Good Morning @lauperbe and @schymane, N/A is still an option. A SMARTS annotated record is different in the metadata.

ACCESSION: HB002857
RECORD_TITLE: Dimethenamid-OH-desmethyl-N-Dealkylation (TENTATIVE); LC-ESI-QFT; MS2; CE: 30%; R=70000; [M+H]+
DATE: 2021.02.23
AUTHORS: Carolin Huber, Tobias Schulze, Martin Krauss, Department of Effect-Directed Analysis, Helmholtz Centre for Environmental Research - UFZ GmbH, Leipzig, Germany
LICENSE: CC0
COPYRIGHT: Copyright (C) 2021 Helmholtz Centre for Environmental Research - UFZ, Leipzig, Germany
PUBLICATION: Huber et al., submitted
COMMENT: HBM4EU - science and policy for a healthy future (https://www.hbm4eu.eu)
COMMENT: COMMENT: CONFIDENCE: Tentative structure, with evidences on substitutes (Level 3b)
COMMENT: COMMENT: generated by human liver S9 incubation
COMMENT: Dimethenamid_OH-desmethyl-N-Dealkylation_30eV.txt
CH$NAME: Dimethenamid-OH-desmethyl-N-Dealkylation
CH$COMPOUND_CLASS: N/A; Biotransformation Product
CH$FORMULA: C9H15NO2S
CH$EXACT_MASS: 201.0814
CH$SMILES: C(*)C1=C(*)SC(=C1N(C(*)(C(*))C(*)O))C(*) *=[OH (n=1) & H (n=5)]
CH$IUPAC: N/A

See https://massbank.eu/MassBank/RecordDisplay?id=HB002857&dsn=HBM4EU as an example. The record is https://github.com/MassBank/MassBank-data/blob/main/HBM4EU/HB002857.txt.

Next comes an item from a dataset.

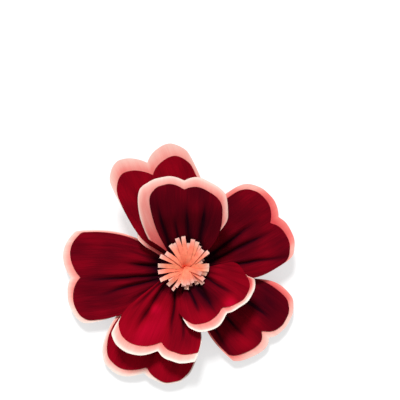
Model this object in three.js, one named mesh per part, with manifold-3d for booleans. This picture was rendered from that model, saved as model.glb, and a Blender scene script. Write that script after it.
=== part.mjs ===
// Crepe paper peony: eight two-ply petals and a fringed centre, gathered at a taped neck.
// Millimetres, +Z up. The axis of the flower is Z, and the tape's flat underside is at z = 0.
import * as THREE from 'three';
import Module from 'manifold-3d';
import { mergeVertices } from 'three/addons/utils/BufferGeometryUtils.js';

const wasm = await Module();
wasm.setup();

// Paper, wire and tape
const sheetThickness = 0.6; // one ply of crepe with its crinkles
const pieceGap = 0.3; // between faces that touch on the real flower
const tapeThickness = 0.8;
const tapeHeight = 6;
const wireDiameter = 0.8;
const wireTurns = 2;
const wireHeight = 2.6; // first turn above the table

// Neck, from the axis outwards
const rollRadius = 4.3;
const waistDepth = 0.8; // how far the wire pulls the roll in
const clawMargin = 0.3; // backing beyond the facing along the claws
const plyPitch = sheetThickness + pieceGap;
const wireRadius = rollRadius - waistDepth + pieceGap + wireDiameter / 2;
const innerClawRadius = wireRadius + wireDiameter / 2 + pieceGap + sheetThickness + pieceGap / 2;
const outerClawRadius = innerClawRadius + 2 * plyPitch;
const tapeInnerRadius = outerClawRadius + pieceGap / 2 + sheetThickness + pieceGap;
const clawFoot = tapeThickness + pieceGap;

// Rings of petals: a claw rises along the neck and bends out over its flare to the shoulder
const innerRing = { clawRadius: innerClawRadius, flare: 5.4, bendRise: 6, widestClaw: 50 };
const outerRing = { clawRadius: outerClawRadius, flare: 6.5, bendRise: 4, widestClaw: 28 };
const tapeToBend = 0.5; // straight claw above the tape
const lowShoulder = tapeHeight + tapeToBend + outerRing.bendRise;
const levelStep = 3.5; // one petal lies over its neighbour by this much at the shoulder
const middleShoulder = lowShoulder + levelStep;
const highShoulder = middleShoulder + levelStep;
const innerShoulder = highShoulder + levelStep;

// Length of the paper that the longest petal is cut from, foot to rim: the main size of the flower
const petalPaper = 100;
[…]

Of course, this is only possible, if a tentative structure can be annotated. This is level 3 of Emma's approach.

A record with an unequivocal formula (level 4) looks like:

ACCESSION: HB002891
RECORD_TITLE: Metolachlor-desmethyl (Unequivocal molecular formula); LC-ESI-QFT; MS2; CE: 30%; R=70000; [M+H]+
DATE: 2021.02.23
AUTHORS: Carolin Huber, Tobias Schulze, Martin Krauss, Department of Effect-Directed Analysis, Helmholtz Centre for Environmental Research - UFZ GmbH, Leipzig, Germany
LICENSE: CC0
COPYRIGHT: Copyright (C) 2021 Helmholtz Centre for Environmental Research - UFZ, Leipzig, Germany
PUBLICATION: Huber et al., submitted
COMMENT: HBM4EU - science and policy for a healthy future (https://www.hbm4eu.eu)
COMMENT: COMMENT: CONFIDENCE: Unequivocal molecular formula (Level 4)
COMMENT: COMMENT: generated by human liver S9 incubation
COMMENT: Metolachlor_desmethyl_30eV.txt
CH$NAME: Metolachlor-desmethyl
CH$COMPOUND_CLASS: N/A; Biotransformation Product
CH$FORMULA: C14H16ClNO2
CH$EXACT_MASS: 265.0859
CH$SMILES: N/A
CH$IUPAC: N/A

See https://massbank.eu/MassBank/RecordDisplay?id=HB002891&dsn=HBM4EU and https://github.com/MassBank/MassBank-data/blob/main/HBM4EU/HB002891.txt.

Best wishes, Tobias

lauperbe commented 3 years ago

This pull request has been updated to #169 . Thus I closed this one.